LBBW: Ms Bubik, why do SME customers frequently opt for export finance from LBBW?
Nanette Bubik: One of our strengths is that we don’t just focus on a few markets and we don’t just work with large volumes of finance. We feel a close bond with SMEs – and are very happy to provide our customers with support wherever they do business and wherever they need it. This is why we have built up a strong team. In addition to our employees here in Germany, we are represented at 18 foreign locations worldwide. This is an important requirement for us to be able to work quickly and with the utmost reliability for our corporate customers.
worldwide have an LBBW presence.
LBBW: The German SME sector has been largely globalised for some time now. How do you as a bank keep pace with this development?

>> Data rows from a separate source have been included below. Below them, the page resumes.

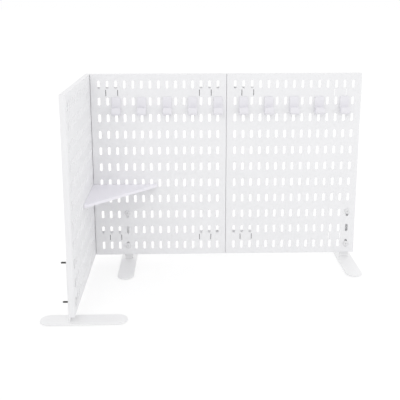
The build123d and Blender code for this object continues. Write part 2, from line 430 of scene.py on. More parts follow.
@dataclass(frozen=True)
class Strip:
    """A flat bar with softened edges that follows a path in the XY plane, with its width along Z."""

    width: float
    thickness: float
    corner: float
    style: Corner
    edge: float

    def section(self, centre: Vector, normal: Vector, half_width: float, inset: float) -> Loop:
        """Outline across the bar.

        Args:
            centre: Middle of the bar's thickness.
            normal: Direction of the thickness.
            half_width: Half of the width here.
            inset: How far the outline draws in from the surface.

        Returns:
            Twelve points around the bar.
        """
        thick = self.thickness / 2 - inset
        wide = half_width - inset
        soft = min(self.edge, thick * 0.9, wide * 0.9)
        part = soft * (1 - math.sqrt(0.5))
        quarter = ((thick, wide - soft), (thick - part, wide - part), (thick - soft, wide))
        points = []
        for across, up, order in ((1, 1, 1), (-1, 1, -1), (-1, -1, 1), (1, -1, -1)):
            points += [(across * t, up * w) for t, w in quarter[::order]]
        return [centre + normal * t + Vector((0, 0, w)) for t, w in points]

    def half_width_at(self, distance: float) -> float:
        """Half of the bar's width, which is less where its corners are cut.

        Args:
            distance: Distance from the nearer end.

        Returns:
            The half width there.
        """
        if distance >= self.corner or self.corner <= 0:
            return self.width / 2
        short = self.corner - distance
        if self.style is Corner.CLIPPED:
            return self.width / 2 - short
        return self.width / 2 - self.corner + math.sqrt(max(self.corner**2 - short**2, 0.0))

    def end_distances(self) -> list[float]:
        """Where the bar needs sections for its edge and its corners.

        Returns:
            Distances from an end, the end itself first.
        """
        soft = self.edge
        cuts = [0.0, soft * EDGE_STEP, soft]
        if self.corner <= soft:
            return cuts
        if self.style is Corner.CLIPPED:
            return [*cuts, self.corner]
        steps = [self.corner * (1 - math.cos(math.radians(angle))) for angle in (30, 50, 70, 90)]
        return cuts + [step for step in steps if step > soft * 1.2]

    def loops(self, path: Sequence[Vector], ends: tuple[bool, bool] = (True, True)) -> list[Loop]:
        """Sections all along a path.

        Args:
            path: Points in the XY plane; bends come as several short runs.
            ends: Whether the first and the last end have cut corners.

        Returns:
            The closed loops, ready to loft.
        """
        lengths = [0.0]
        for point, following in zip(path, path[1:]):
            lengths.append(lengths[-1] + (following - point).length)
        total = lengths[-1]
        cuts = self.end_distances()
        stops = {round(stop, 7) for stop in (*lengths, *cuts, *(total - cut for cut in cuts))}
        loops = []
        for stop in sorted(stops):
            centre, normal = self.along(path, lengths, stop)
            from_start = stop if ends[0] else self.corner + self.edge + stop
            from_end = total - stop if ends[1] else self.corner + self.edge + total - stop
            near = min(from_start, from_end)
            edge_distance = min(stop, total - stop)
            inset = 0.0
            if edge_distance < self.edge * 0.99:
                reach = self.edge - edge_distance
                inset = self.edge - math.sqrt(max(self.edge**2 - reach**2, 0.0))
            loops.append(self.section(centre, normal, self.half_width_at(near), inset))
        return loops

    @staticmethod
    def along(path: Sequence[Vector], lengths: Sequence[float], stop: float) -> tuple[Vector, Vector]:
        """Finds a point on a path.

        Args:
            path: The path's points.
            lengths: Each point's distance from the start.
            stop: The distance that is wanted.

        Returns:
            The point, and the direction across the path there.
        """
        index = max(0, min(len(path) - 2, sum(length <= stop + 1e-7 for length in lengths) - 1))
        run = path[index + 1] - path[index]
        centre = path[index] + run * ((stop - lengths[index]) / run.length)
        forward = run.normalized()
        if abs(stop - lengths[index]) < 1e-7 and index > 0:
            before = (path[index] - path[index - 1]).normalized()
            forward = (before + forward).normalized()
        return centre, Vector((-forward.y, forward.x, 0))


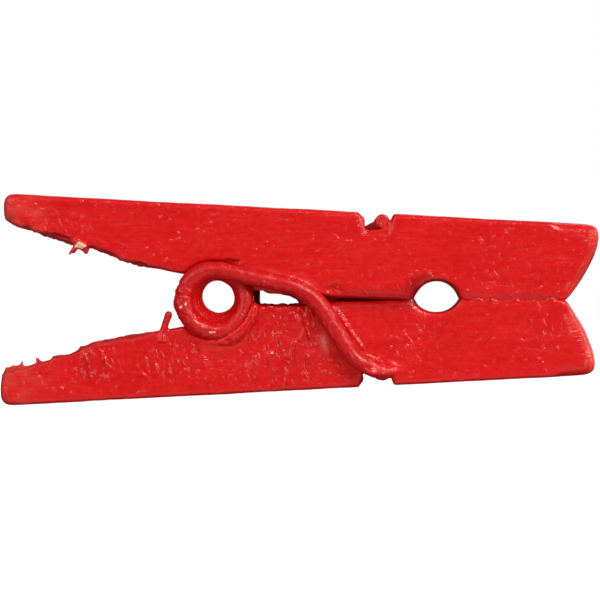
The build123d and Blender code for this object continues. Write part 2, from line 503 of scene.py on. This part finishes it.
def prong(name, cad, body, seed, extra, spikes, shape, marks):
    """One painted prong: the CAD prong and the extra pieces under one skin. spikes are spots that stay sharp,
    shape gives the paint's height and marks its point layers."""
    co, quads = remeshed(*joined([cad_skin(cad)] + extra), WOOD_VOXEL)
    edges = neighbours(quads, len(co))
    co = smooth(co, edges, 0.5, 4)
    evened, jaw_face = softened(co, spikes)
    co = smooth(co, edges, 0.5, 60, evened)
    co = smooth(co, edges, 0.5, 50, jaw_face)
    n = normals(co, quads)
    lift = 0.020 * noise(co, (2.6, 1.3, 1.3), seed) + 0.007 * noise(co, (0.45, 0.35, 0.35), seed + 1)
    lift += 0.004 * noise(co, (2.4, 0.20, 0.20), seed + 2)
    lift += shape(co, n)
    co = co + n * lift[:, None]
    co = smooth(co, edges, 0.4, 1)
    bare, strokes, deep, matt = marks(co, n)
    # Thin paint at the handle ends and a painted highlight on the jaws' rims.
    bare = np.maximum(bare, rim_wear_and_highlight(co, n))
    ob = keep(name, co, quads, wood_paint, "painted_wood", bare=bare, strokes=strokes, deep=deep, matt=matt)
    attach(ob, body)
    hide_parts(cad)
    return ob


def torn(co, n, side, seed):
    """Rough, stepped fibres on a handle's inner face."""
    inside = ramp(-side * n[:, 2], 0.1, 0.5) * ramp(-co[:, 0], 2.2, 3.2)
    steps = np.tanh(2.5 * noise(co, (0.55, 0.5, 0.3), seed)) + 0.7 * noise(co, (0.18, 0.3, 0.2), seed + 1)
    return inside * (0.065 * steps)


def inner(co, n, side):
    """A handle's inner face, where the paint lies dull over torn fibre and painted shade darkens it."""
    return ramp(-side * n[:, 2], 0.0, 0.5) * ramp(-co[:, 0], 2.2, 3.2)


def rim_wear_and_highlight(co, n):
    """Paler paint on the rounded rims at both ends where they turn towards the front: thin paint at the
    handle ends, and a painted highlight on the jaws' rims.
    """
    ends = ramp(co[:, 0], 13.6, 14.2) + ramp(-co[:, 0], 8.0, 8.4)
    return 0.05 * ends * ramp(np.abs(n[:, 0]), 0.15, 0.55) * ramp(-n[:, 1], 0.10, 0.35)


def runny(co, zones):
    """Where the paint ran across the grain."""
    return np.minimum(sum(amount * spot(co[:, [0, 2]], centre, size) for centre, size, amount in zones), 1.0)


def paint_ridges(co, seed, mask):
    """Sagging ridges of paint across the grain."""
    wavy = co + 0.12 * np.stack([noise(co, 0.5, seed + 5), 0 * co[:, 0], noise(co, 0.5, seed + 6)], 1)
    cross = noise(wavy, (0.22, 0.7, 0.9), seed)
    return mask * (0.075 * ramp(cross, 0.22, 0.6) - 0.03 * ramp(-cross, 0.3, 0.7))


def worn_line(co, n, side, stops):
    """Moves a handle's inner face in or out along its length; stops are (u, amount)."""
    u, amount = zip(*stops)
    return ramp(-side * n[:, 2], 0.1, 0.5) * np.interp(co[:, 0], u, amount)


def faded(co, seed):
    """Paint that lets a little of the pale wood through at the handle's end."""
    return 0.045 * ramp(-co[:, 0], 6.3, 8.6) * np.clip(0.7 + 0.9 * noise(co, (0.7, 0.5, 0.4), seed), 0, 1.6)


def ragged(value, co, seed):
    """A soft spot given a torn outline."""
    return ramp(value + 0.25 * noise(co, 0.12, seed), 0.42, 0.62)


def welts(co, runs):
    """Narrow raised lines of paint, each from one place to another: (start, end, width, height)."""
    wavy = co[:, [0, 2]] + 0.035 * np.stack([noise(co, 0.22, 91), noise(co, 0.22, 92)], 1)
    beads = 0.75 + 0.45 * noise(co, 0.16, 93)
    total = 0
    for start, end, width, height in runs:
        total = total + height * beads * np.exp(-(segment_distance(wavy, start, end) / width) ** 2)
    return total


def fillet(co, line, reach, height):
    """Paint that bridges the step between the wire and the wood beside it."""
    d = line_distance(co[:, [0, 2]], line[::4][:, [0, 2]])
    return height * np.exp(-(d / reach) ** 2)


def above(co, line):
    """1 above a line, 0 below it."""
    level = np.interp(co[:, 0], line[:, 0], line[:, 2])
    return ramp(co[:, 2] - level, 0.10, 0.30)


arm_over_upper = near_line[near_line[:, 0] < 5.0]
far_over_upper = far_line[far_line[:, 2] > 0.9]
near_over_lower = near_line[near_line[:, 2] < -0.5]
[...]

Bubik: Customer proximity is very important to us, whether that’s in Germany or other parts of the world. This is why we have advisors not only in Stuttgart, but also in Leipzig and Mainz, for example, who operate as points of contact for local exporters. As a bank, we have very strong regional roots in Germany, which is and will remain an important part of our brand essence. However, our global representative offices also make us a reliable local partner in the world’s most important markets. Our advisory network is also complemented by our export finance hubs in London, Mexico and Singapore. The Singapore hub, for example, serves the entire South East Asian market.

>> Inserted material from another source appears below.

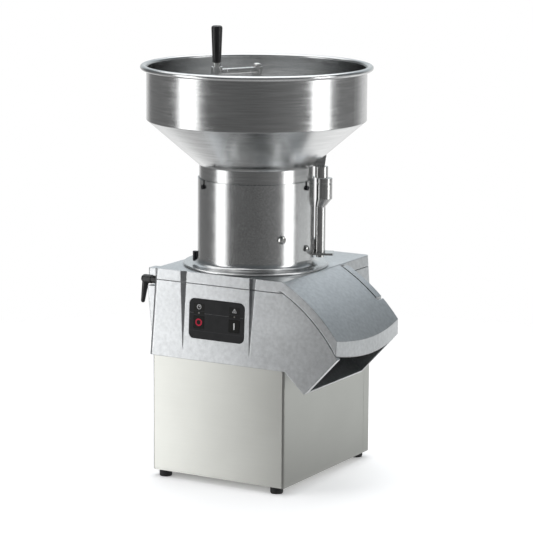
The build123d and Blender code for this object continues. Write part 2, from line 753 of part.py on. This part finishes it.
def funnel_rim():
    """Rolled edge, oval in section, that stands out from the wall."""
    section = Plane.XZ * Pos(RIM_R - RIM_HALF_W, RIM_TOP - RIM_HALF_H) * Ellipse(RIM_HALF_W, RIM_HALF_H)
    rim = revolve(section, Axis.Z)
    return rim - ring(FUNNEL_R, FUNNEL_R - HOPPER_SHEET, CONE_TOP, RIM_TOP - RIM_HALF_H)


def locating_pins():
    pin = rod_x(PIN_R, NECK_R, TUBE_R + 1, 0, PIN_Z) + rod_x(PIN_HEAD_R, TUBE_R + 1, TUBE_R + 3.5, 0, PIN_Z)
    return [at_azimuth(azimuth, pin) for azimuth in PIN_AZIMUTHS]


def holder_gusset():
    z0 = HOLDER_Z[1]
    slope = (CONE_TOP - CONE_BOTTOM) / (FUNNEL_R - NECK_R)
    tip = 124.8
    pts = [(NECK_R, z0), (tip - 3.3, z0), (tip, CONE_BOTTOM + slope * (tip - NECK_R)), (NECK_R, CONE_BOTTOM)]
    return at_azimuth(POST_AZIMUTH, prism_xz(Polyline(*pts, close=True), -1.5, 1.5))


def magnet_holder():
    x, y = on_azimuth(POST_AZIMUTH, HOLDER_DIST)
    return rod(HOLDER_R, *HOLDER_Z, x, y)


def agitator_spider():
    hub = ring(16, 12, NECK_BOTTOM + 2, NECK_BOTTOM + 40)
    reach = NECK_R - HOPPER_SHEET
    for i in range(3):
        arm = block(14, reach + 0.5, -4, 4, NECK_BOTTOM + 6, NECK_BOTTOM + 18)
        hub += at_azimuth(PIN_AZIMUTHS[0] + 120 * i, arm) & rod(reach, 480, 560)
    return hub


def agitator_bush():
    return ring(12, AGITATOR_R + RUN_FIT, NECK_BOTTOM, NECK_BOTTOM + 40) + ring(
        18, AGITATOR_R + RUN_FIT, NECK_BOTTOM + 40, NECK_BOTTOM + 43)


# ---- agitator and crank ----
def agitator_shaft():
    shoulder = ARM_Z[0] - ARM_BOSS
    return rod(AGITATOR_R, AGITATOR_BOTTOM, shoulder) + rod(5, shoulder - 1, ARM_Z[1] + ARM_BOSS)


def wiper_bar():
    """Bar across the feed tube's foot, which sweeps food over the disc."""
    z = AGITATOR_BOTTOM
    bar = block(-92, 92, -5, 5, z, z + 9) + ring(15, AGITATOR_R, z, z + 26)
    return bar - rod(AGITATOR_R, z - 1, z + 30)


def agitator_wings():
    """Two sloping wings over the spider, which stir the food in the cone."""
    z = NECK_BOTTOM + 46
    hub = ring(15, AGITATOR_R, z, z + 60)
    for side in (0, 180):
        wing = prism_xz(Polyline((13, z + 22), (78, z + 50), (110, z + 92), (106, z + 95), (74, z + 56), (13, z + 34),
                                 close=True), -3, 3)
        hub += Rot(0, 0, side) * wing
    return hub


def crank_arm():
    z0, z1 = ARM_Z
    half = (z1 - z0) / 2
    bar = block(0, CRANK_LEN, -6.5, 6.5, -half, half)
    bar = fillet(bar.edges().filter_by(Axis.X), 2.5)
    arm = Pos(0, 0, z0 + half) * Rot(0, -ARM_SLOPE, 0) * bar
    arm += rod(9.4, z0 - ARM_BOSS, z1 + ARM_BOSS) + rod(9.8, *HUB_Z, CRANK_LEN)
    arm -= rod(5, z0 - 2, z1 + 2) + rod(3, z0, HUB_Z[1] + 2, CRANK_LEN)
    return at_azimuth(CRANK_ANGLE, arm)


def cap_nut():
    z = ARM_Z[1] + ARM_BOSS
    return turned([(0, z), (7.8, z), (7.8, z + 2), (6.2, z + 4.6), (3, z + 6), (0, z + 6.4)])


def grip_pin():
    x, y = on_azimuth(CRANK_ANGLE, CRANK_LEN)
    return rod(3, HUB_Z[0], GRIP_Z[1] - 12, x, y) + rod(6.6, HUB_Z[1], GRIP_Z[0] - 0.4, x, y)


def crank_grip():
    x, y = on_azimuth(CRANK_ANGLE, CRANK_LEN)
    z0, z1 = GRIP_Z
    bore = 3 + RUN_FIT
    profile = [(bore, z0), (6.8, z0), (7.5, z0 + 1), (9.7, z1 - 4), (8.8, z1 - 1.2), (6.5, z1), (0, z1),
               (0, z1 - 11.8), (bore, z1 - 11.8)]
    return Pos(x, y, 0) * turned(profile)


PARTS = {
    "base_plate": base_plate,
    "cabinet_shell": cabinet_shell,
    "rear_cover": rear_cover,
    "feet": feet,
    "foot_screws": foot_screws,
    "rear_cover_screws": rear_cover_screws,
    "chamber_casting": chamber_casting,
    "control_panel": control_panel,
    "control_board": control_board,
    "led_lenses": led_lenses,
    "motor_bridge": motor_bridge,
    "motor_housing": motor_housing,
    "capacitor": capacitor,
    "power_module": power_module,
    "cable_gland": cable_gland,
    "earth_stud": earth_stud,
    "bearing_upper": lambda: bearing(CHAMBER_FLOOR - 8 - BEARING_W),
    "bearing_lower": lambda: bearing(240),
    "shaft_seal": shaft_seal,
    "drive_belt": drive_belt,
    "hinge_pins": hinge_pins,
    "stop_key": lambda: key(-KEY_X),
    "start_key": lambda: key(KEY_X),
    "lever_handle": lever_handle,
    "lever_stud": lever_stud,
    "motor_rotor": motor_rotor,
    "motor_fan": motor_fan,
    "drive_pulley": lambda: pulley(DRIVER_R, MOTOR_SHAFT_R, 0, MOTOR_Y),
    "drive_shaft": drive_shaft,
    "driven_pulley": lambda: pulley(DRIVEN_R, SHAFT_R, 0, 0),
    "ejector_disc": ejector_disc,
    "disc_hub": disc_hub,
    "slicing_disc": slicing_disc,
    "slicing_blades": slicing_blades,
    "disc_knob": disc_knob,
    "lid_casting": lid_casting,
    "lid_gasket": lid_gasket,
    "hopper_tube": hopper_tube,
    "tube_screws": tube_screws,
    "side_stud": side_stud,
    "post_bracket": post_bracket,
    "bracket_screw": bracket_screw,
    "sensor_post": sensor_post,
    "sensor_housing": sensor_housing,
    "funnel_neck": funnel_neck,
    "funnel_cone": funnel_cone,
    "funnel_wall": funnel_wall,
    "funnel_rim": funnel_rim,
    "locating_pins": locating_pins,
    "holder_gusset": holder_gusset,
    "magnet_holder": magnet_holder,
    "agitator_spider": agitator_spider,
    "agitator_bush": agitator_bush,
    "agitator_shaft": agitator_shaft,
    "agitator_wings": agitator_wings,
    "wiper_bar": wiper_bar,
    "crank_arm": crank_arm,
    "cap_nut": cap_nut,
    "grip_pin": grip_pin,
    "crank_grip": crank_grip,
}

os.makedirs("parts", exist_ok=True)
for part_name, make in PARTS.items():
    made = make()
    save(part_name, Compound(children=made) if isinstance(made, list) else made)
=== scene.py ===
"""Looks of the vegetable cutting machine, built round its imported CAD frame. Metres, +Z up, floor at 0."""

import json
import math

import bmesh
import bpy
from mathutils import Matrix, Vector

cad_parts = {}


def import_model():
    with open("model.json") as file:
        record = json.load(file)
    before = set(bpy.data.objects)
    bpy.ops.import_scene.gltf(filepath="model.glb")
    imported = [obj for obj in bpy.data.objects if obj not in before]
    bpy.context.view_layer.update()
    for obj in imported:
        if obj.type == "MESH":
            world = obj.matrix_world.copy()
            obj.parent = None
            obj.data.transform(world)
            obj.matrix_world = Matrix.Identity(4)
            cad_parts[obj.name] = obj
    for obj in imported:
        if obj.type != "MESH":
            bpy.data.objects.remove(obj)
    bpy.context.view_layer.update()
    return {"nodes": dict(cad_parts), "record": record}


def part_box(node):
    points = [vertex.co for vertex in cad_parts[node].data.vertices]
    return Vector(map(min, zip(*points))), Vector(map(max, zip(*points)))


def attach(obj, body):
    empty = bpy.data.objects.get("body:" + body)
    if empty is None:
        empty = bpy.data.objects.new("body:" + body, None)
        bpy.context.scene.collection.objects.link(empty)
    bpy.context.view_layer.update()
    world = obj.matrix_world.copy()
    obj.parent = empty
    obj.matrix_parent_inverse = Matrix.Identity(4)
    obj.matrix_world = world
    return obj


MM = 0.001

# Camera of the studio view.
CAMERA_PLACE = (2.2230, -3.86655, 1.1930)
CAMERA_YAW = math.radians(29.914)
CAMERA_PITCH = math.radians(10.403)
CAMERA_ROLL = math.radians(0.356)
LENS = 171.6
SENSOR = 36.0

CLIP = (0.05, 200)

# Prints on the panel, in millimetres from the centre of its face.
PANEL_LEAN = math.atan(0.05)
KEY_X = 36.0
KEY_DROP = 6.3
SYMBOL_RISE = 21.0
SYMBOL_WINDOW = (21.7, 12.9)
SIGN_R = 4.6
SIGN_STROKE = 0.8
LAMP_RISE = 10.3
LAMP_WINDOW = (9.1, 5.6)
LAMP_WINDOW_X = 6.3
LINE_W = 0.35
UPPER_LINES = ((0, 49), (-51, 7), (51, 7))      # middle and length of each
LOWER_LINE_Y = -21.5
LOWER_LINE = 109
STOP_RING = (4.3, 6.7)
START_BAR = (2.5, 11.5)
FILM_LIFT = 0.02                                # a print stands this far off the face below it
SIGN_LIFT = 0.14
KEY_LIFT = 0.42

# Floor, in metres.
FLOOR_R = 1.5
FLOOR_FADE = (0.6, 0.97)                        # shares of FLOOR_R between which it fades out
FLOOR_GLOW = 0.42
UNDER = ((-0.155, 0.114), (-0.137, 0.183))      # the cabinet's shaded patch of floor, in X and Y
UNDER_SOFT = (-0.05, 0.02)                      # the patch's edge, from its dark side to its bright side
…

LBBW: Are there nevertheless regional focal points for your export finance?
Bubik: There are certainly markets that we are more familiar with, such as Turkey, Russia, India and Brazil. However, the focal points are changing. We are seeing increased activity from our customers not only in South East Asia, but also in challenging countries in sub-Saharan Africa. Overall, we have several hundred borrowers worldwide for whom we provide export finance, and there are a large number of other countries on the list.
Exports to emerging markets and developing countries are often made possible in the first place by Hermes cover.
LBBW: Why does Hermes cover specifically play such an important role?
Bubik: Hermes cover and other credit insurance schemes play a crucial role, as the finance solution can function as a tool to promote sales. Exports to emerging markets and developing countries are often made possible in the first place by Hermes cover, and it also gives the exporter a number of hedging options against political and economic risks. Transactions with buyers in countries that are difficult to assess and, by virtue of their investment nature, also generally have long terms – usually ten years and up to twenty years for renewable energy – are challenging for exporters and banks alike. This is where state export credit guarantees have an extremely important role to play, for both banks and exporters – especially in times of crisis.